* Written request: The required output is a word-for-word copy of the lines from the line bearing "add(neck_hollow.part, mode=Mode.SUBTRACT)" through the line bearing "for node in", inclusive, and no other lines.

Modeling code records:
════════

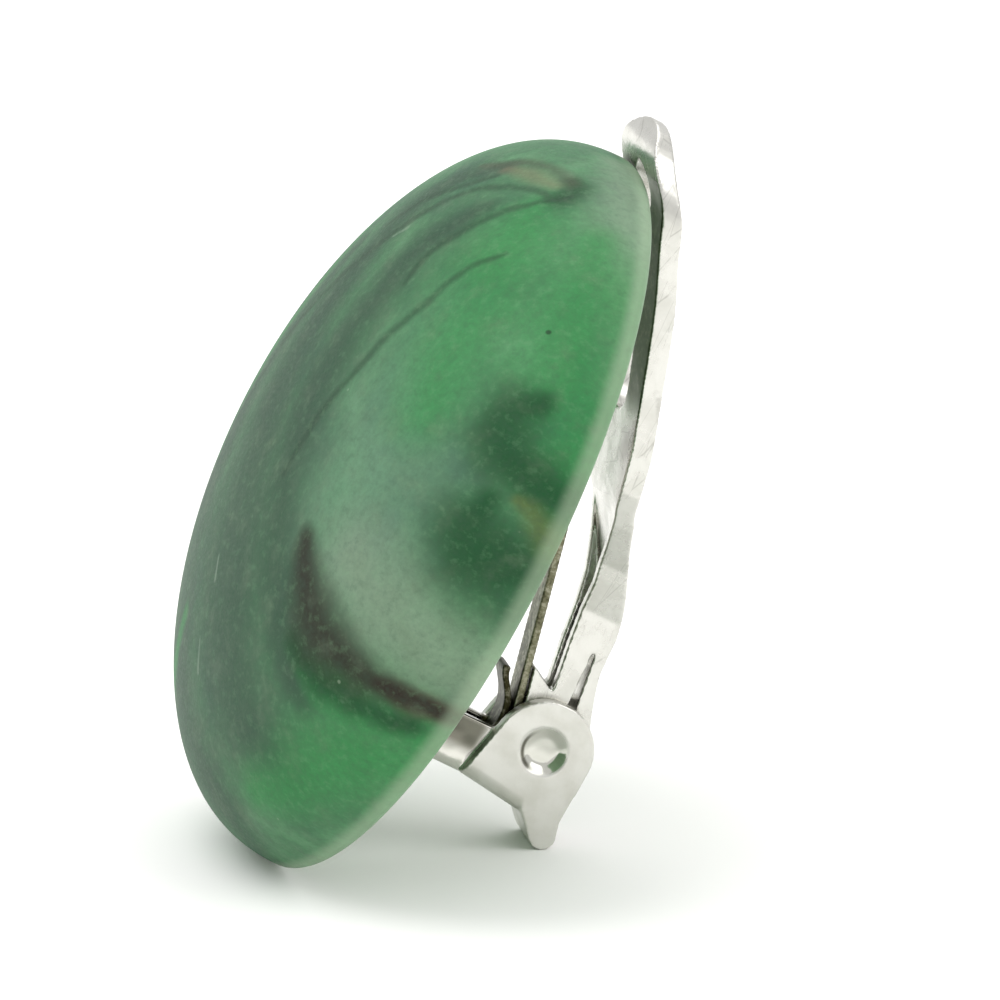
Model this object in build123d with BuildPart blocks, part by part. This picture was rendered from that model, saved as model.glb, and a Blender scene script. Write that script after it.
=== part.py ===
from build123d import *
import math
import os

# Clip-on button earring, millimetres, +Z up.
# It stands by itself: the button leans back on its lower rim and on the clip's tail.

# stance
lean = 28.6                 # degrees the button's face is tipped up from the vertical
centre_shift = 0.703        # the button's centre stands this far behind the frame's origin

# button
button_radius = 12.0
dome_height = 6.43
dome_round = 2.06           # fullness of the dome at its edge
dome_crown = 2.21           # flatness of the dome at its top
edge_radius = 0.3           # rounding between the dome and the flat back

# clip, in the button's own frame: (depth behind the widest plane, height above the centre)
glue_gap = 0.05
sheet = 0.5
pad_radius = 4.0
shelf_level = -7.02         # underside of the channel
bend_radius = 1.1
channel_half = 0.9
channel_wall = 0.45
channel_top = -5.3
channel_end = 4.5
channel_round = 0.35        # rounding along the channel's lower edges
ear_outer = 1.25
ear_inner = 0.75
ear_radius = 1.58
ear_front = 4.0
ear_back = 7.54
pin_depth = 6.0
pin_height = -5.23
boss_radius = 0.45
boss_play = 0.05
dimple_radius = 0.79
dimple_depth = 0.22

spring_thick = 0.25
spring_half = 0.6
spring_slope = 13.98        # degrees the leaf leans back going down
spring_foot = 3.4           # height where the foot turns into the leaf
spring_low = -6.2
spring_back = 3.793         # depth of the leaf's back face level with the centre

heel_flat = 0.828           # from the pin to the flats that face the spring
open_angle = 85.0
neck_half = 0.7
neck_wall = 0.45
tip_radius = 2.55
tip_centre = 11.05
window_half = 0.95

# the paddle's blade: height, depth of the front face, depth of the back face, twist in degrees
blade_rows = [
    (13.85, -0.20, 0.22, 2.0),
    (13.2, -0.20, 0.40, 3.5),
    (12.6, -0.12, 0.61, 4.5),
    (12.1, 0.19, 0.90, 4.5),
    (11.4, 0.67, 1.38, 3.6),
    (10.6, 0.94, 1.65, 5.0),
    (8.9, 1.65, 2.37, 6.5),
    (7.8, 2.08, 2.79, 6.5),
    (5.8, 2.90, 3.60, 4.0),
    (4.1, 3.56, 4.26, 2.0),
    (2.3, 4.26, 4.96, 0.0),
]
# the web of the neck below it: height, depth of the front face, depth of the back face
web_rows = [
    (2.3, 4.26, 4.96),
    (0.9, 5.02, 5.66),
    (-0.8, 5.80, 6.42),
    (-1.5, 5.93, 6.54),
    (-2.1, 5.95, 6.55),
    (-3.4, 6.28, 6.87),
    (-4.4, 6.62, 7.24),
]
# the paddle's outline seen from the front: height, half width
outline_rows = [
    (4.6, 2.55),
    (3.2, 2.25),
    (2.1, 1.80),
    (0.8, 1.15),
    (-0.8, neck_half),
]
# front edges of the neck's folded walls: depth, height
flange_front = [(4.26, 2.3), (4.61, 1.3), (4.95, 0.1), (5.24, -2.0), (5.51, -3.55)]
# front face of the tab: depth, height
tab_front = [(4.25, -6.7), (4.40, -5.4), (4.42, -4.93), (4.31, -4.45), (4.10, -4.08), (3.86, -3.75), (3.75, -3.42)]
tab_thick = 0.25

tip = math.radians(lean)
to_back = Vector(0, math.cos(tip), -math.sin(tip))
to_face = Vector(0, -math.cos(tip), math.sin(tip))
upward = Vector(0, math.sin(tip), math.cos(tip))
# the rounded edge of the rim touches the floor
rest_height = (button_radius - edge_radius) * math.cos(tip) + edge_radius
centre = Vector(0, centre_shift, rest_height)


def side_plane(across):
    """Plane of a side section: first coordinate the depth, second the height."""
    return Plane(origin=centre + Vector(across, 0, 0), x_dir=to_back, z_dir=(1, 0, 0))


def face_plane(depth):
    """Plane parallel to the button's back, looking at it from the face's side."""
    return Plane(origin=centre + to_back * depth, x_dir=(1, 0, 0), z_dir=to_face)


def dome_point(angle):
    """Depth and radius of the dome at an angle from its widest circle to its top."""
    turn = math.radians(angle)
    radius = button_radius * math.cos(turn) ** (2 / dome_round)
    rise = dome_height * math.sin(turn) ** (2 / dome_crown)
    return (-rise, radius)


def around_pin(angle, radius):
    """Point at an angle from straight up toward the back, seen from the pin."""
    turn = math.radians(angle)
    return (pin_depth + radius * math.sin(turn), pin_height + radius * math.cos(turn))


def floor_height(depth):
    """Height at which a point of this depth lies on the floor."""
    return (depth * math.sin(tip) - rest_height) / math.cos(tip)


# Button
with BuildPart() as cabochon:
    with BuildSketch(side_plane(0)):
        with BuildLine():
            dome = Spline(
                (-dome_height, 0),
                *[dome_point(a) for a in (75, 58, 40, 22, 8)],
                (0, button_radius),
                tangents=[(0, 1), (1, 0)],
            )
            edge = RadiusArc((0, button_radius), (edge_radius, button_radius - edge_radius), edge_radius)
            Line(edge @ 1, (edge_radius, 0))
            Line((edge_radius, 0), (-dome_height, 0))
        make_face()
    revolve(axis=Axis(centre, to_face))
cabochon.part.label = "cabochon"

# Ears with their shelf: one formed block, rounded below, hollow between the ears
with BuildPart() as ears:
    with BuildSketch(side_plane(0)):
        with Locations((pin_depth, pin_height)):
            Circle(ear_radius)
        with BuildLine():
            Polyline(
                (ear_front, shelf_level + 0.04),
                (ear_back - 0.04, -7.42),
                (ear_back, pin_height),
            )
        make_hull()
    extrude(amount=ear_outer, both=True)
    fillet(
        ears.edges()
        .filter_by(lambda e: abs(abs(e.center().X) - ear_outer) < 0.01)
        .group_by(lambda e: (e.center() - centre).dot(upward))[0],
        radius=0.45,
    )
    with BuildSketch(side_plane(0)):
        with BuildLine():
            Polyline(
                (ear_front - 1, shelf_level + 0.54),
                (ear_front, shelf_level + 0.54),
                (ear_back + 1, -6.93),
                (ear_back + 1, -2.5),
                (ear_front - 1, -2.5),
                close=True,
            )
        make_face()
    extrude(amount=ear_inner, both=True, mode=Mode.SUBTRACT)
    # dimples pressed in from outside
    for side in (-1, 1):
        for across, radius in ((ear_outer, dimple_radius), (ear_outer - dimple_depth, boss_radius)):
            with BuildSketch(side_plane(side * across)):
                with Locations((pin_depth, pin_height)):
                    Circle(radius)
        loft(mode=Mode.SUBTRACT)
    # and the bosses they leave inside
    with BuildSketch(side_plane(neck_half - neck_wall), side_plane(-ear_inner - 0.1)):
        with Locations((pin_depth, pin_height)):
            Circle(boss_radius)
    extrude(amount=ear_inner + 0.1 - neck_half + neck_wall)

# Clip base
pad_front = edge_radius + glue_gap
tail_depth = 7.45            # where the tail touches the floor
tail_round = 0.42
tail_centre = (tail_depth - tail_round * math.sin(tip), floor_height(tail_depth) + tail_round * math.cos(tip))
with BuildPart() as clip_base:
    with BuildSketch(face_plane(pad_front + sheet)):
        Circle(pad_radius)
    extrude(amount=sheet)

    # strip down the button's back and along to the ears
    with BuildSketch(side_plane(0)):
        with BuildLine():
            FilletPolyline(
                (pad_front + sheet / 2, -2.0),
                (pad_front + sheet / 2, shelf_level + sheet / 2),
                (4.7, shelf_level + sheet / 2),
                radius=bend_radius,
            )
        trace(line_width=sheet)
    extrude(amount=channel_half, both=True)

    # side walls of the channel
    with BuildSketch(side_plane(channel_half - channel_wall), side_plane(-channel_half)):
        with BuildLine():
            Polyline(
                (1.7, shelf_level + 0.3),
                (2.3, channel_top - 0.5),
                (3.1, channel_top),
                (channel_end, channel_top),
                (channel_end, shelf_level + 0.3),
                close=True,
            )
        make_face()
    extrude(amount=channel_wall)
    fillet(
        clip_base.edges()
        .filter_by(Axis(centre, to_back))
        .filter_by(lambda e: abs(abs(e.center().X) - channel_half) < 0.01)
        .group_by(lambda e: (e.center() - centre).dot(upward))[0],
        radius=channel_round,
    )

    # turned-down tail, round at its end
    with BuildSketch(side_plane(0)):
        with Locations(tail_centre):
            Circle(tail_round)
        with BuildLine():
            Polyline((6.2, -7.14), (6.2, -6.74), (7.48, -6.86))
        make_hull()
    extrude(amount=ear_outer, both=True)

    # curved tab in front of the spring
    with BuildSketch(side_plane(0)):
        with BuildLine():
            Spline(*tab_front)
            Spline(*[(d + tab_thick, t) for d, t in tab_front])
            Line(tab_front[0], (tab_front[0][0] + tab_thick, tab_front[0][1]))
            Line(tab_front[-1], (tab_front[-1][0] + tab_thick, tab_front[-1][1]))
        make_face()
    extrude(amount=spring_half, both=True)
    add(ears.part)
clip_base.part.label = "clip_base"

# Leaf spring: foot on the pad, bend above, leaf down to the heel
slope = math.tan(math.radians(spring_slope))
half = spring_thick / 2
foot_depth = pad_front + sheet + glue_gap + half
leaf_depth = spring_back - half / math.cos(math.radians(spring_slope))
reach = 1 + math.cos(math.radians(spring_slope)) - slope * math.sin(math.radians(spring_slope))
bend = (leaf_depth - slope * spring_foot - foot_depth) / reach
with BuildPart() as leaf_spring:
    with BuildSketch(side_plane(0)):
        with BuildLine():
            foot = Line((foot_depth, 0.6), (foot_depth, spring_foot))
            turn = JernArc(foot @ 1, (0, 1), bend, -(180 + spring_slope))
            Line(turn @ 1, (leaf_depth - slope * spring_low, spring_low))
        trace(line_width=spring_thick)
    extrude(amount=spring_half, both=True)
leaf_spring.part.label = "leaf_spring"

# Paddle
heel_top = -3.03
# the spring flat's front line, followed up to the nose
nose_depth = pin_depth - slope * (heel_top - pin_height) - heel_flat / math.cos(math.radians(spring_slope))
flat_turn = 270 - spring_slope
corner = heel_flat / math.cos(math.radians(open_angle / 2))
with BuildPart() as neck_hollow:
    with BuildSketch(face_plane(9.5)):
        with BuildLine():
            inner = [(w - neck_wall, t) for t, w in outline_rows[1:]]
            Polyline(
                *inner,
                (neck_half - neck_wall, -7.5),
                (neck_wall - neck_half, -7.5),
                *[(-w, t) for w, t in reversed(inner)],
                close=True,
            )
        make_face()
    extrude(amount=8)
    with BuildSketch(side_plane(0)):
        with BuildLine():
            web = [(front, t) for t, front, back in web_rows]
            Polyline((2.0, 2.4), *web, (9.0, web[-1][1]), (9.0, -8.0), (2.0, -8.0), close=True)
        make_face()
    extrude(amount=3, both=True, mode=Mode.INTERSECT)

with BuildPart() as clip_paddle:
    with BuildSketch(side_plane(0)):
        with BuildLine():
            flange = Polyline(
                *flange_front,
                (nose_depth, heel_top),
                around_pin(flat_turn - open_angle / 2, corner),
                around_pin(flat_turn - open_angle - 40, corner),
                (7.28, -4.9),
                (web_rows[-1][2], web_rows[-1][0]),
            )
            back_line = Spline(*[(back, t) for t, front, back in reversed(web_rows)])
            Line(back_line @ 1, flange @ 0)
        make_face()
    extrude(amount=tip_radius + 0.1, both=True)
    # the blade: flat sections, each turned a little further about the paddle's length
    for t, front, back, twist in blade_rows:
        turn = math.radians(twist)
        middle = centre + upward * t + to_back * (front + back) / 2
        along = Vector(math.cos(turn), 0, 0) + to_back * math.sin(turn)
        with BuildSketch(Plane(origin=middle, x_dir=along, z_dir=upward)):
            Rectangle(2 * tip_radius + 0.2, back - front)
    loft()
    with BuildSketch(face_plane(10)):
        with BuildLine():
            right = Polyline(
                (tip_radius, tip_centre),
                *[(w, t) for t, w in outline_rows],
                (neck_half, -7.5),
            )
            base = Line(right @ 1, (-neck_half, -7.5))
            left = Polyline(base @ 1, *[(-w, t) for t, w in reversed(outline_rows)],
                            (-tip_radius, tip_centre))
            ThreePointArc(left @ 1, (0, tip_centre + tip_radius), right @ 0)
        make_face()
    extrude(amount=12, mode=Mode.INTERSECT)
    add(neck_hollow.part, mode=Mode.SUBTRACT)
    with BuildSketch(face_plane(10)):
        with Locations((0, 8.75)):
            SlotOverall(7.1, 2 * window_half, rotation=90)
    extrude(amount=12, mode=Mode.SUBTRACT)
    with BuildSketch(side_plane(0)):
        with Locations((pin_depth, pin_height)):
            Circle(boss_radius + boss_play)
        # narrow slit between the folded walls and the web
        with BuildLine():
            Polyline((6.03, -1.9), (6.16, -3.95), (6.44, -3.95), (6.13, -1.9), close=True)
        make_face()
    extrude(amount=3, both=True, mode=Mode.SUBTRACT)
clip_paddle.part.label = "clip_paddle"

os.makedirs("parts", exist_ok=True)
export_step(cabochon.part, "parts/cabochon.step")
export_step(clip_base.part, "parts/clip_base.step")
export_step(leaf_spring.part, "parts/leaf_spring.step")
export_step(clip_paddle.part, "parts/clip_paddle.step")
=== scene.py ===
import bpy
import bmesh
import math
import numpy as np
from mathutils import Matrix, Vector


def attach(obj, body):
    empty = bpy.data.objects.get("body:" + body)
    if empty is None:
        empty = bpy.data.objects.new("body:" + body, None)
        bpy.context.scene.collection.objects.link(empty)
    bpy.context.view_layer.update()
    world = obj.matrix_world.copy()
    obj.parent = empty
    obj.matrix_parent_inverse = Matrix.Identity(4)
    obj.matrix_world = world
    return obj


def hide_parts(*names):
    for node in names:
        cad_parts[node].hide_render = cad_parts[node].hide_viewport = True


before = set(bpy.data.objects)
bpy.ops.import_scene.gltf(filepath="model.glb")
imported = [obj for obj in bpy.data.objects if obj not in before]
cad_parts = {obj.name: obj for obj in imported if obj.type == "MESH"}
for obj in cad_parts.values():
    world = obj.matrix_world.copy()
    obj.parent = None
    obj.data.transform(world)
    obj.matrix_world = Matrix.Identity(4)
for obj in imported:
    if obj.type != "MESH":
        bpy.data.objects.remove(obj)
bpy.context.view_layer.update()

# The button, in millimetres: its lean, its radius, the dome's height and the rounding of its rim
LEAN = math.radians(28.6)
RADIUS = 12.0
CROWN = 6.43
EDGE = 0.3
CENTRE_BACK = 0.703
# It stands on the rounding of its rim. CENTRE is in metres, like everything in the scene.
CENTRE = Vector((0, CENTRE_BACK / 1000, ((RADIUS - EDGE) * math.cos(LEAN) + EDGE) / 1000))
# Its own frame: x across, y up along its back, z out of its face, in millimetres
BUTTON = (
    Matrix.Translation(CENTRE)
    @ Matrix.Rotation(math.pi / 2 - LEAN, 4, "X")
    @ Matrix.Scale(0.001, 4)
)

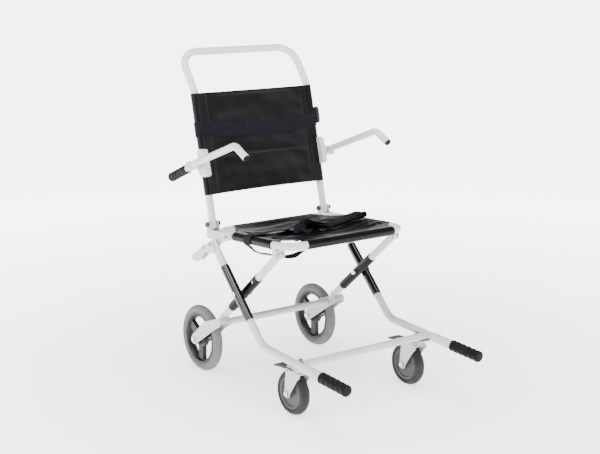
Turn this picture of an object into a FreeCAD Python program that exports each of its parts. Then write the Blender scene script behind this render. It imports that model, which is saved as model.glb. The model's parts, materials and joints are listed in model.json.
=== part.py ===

════════

* Answer to the problem:
    add(neck_hollow.part, mode=Mode.SUBTRACT)
    with BuildSketch(face_plane(10)):
        with Locations((0, 8.75)):
            SlotOverall(7.1, 2 * window_half, rotation=90)
    extrude(amount=12, mode=Mode.SUBTRACT)
    with BuildSketch(side_plane(0)):
        with Locations((pin_depth, pin_height)):
            Circle(boss_radius + boss_play)
        # narrow slit between the folded walls and the web
        with BuildLine():
            Polyline((6.03, -1.9), (6.16, -3.95), (6.44, -3.95), (6.13, -1.9), close=True)
        make_face()
    extrude(amount=3, both=True, mode=Mode.SUBTRACT)
clip_paddle.part.label = "clip_paddle"

os.makedirs("parts", exist_ok=True)
export_step(cabochon.part, "parts/cabochon.step")
export_step(clip_base.part, "parts/clip_base.step")
export_step(leaf_spring.part, "parts/leaf_spring.step")
export_step(clip_paddle.part, "parts/clip_paddle.step")
=== scene.py ===
import bpy
import bmesh
import math
import numpy as np
from mathutils import Matrix, Vector


def attach(obj, body):
    empty = bpy.data.objects.get("body:" + body)
    if empty is None:
        empty = bpy.data.objects.new("body:" + body, None)
        bpy.context.scene.collection.objects.link(empty)
    bpy.context.view_layer.update()
    world = obj.matrix_world.copy()
    obj.parent = empty
    obj.matrix_parent_inverse = Matrix.Identity(4)
    obj.matrix_world = world
    return obj


def hide_parts(*names):
    for node in names:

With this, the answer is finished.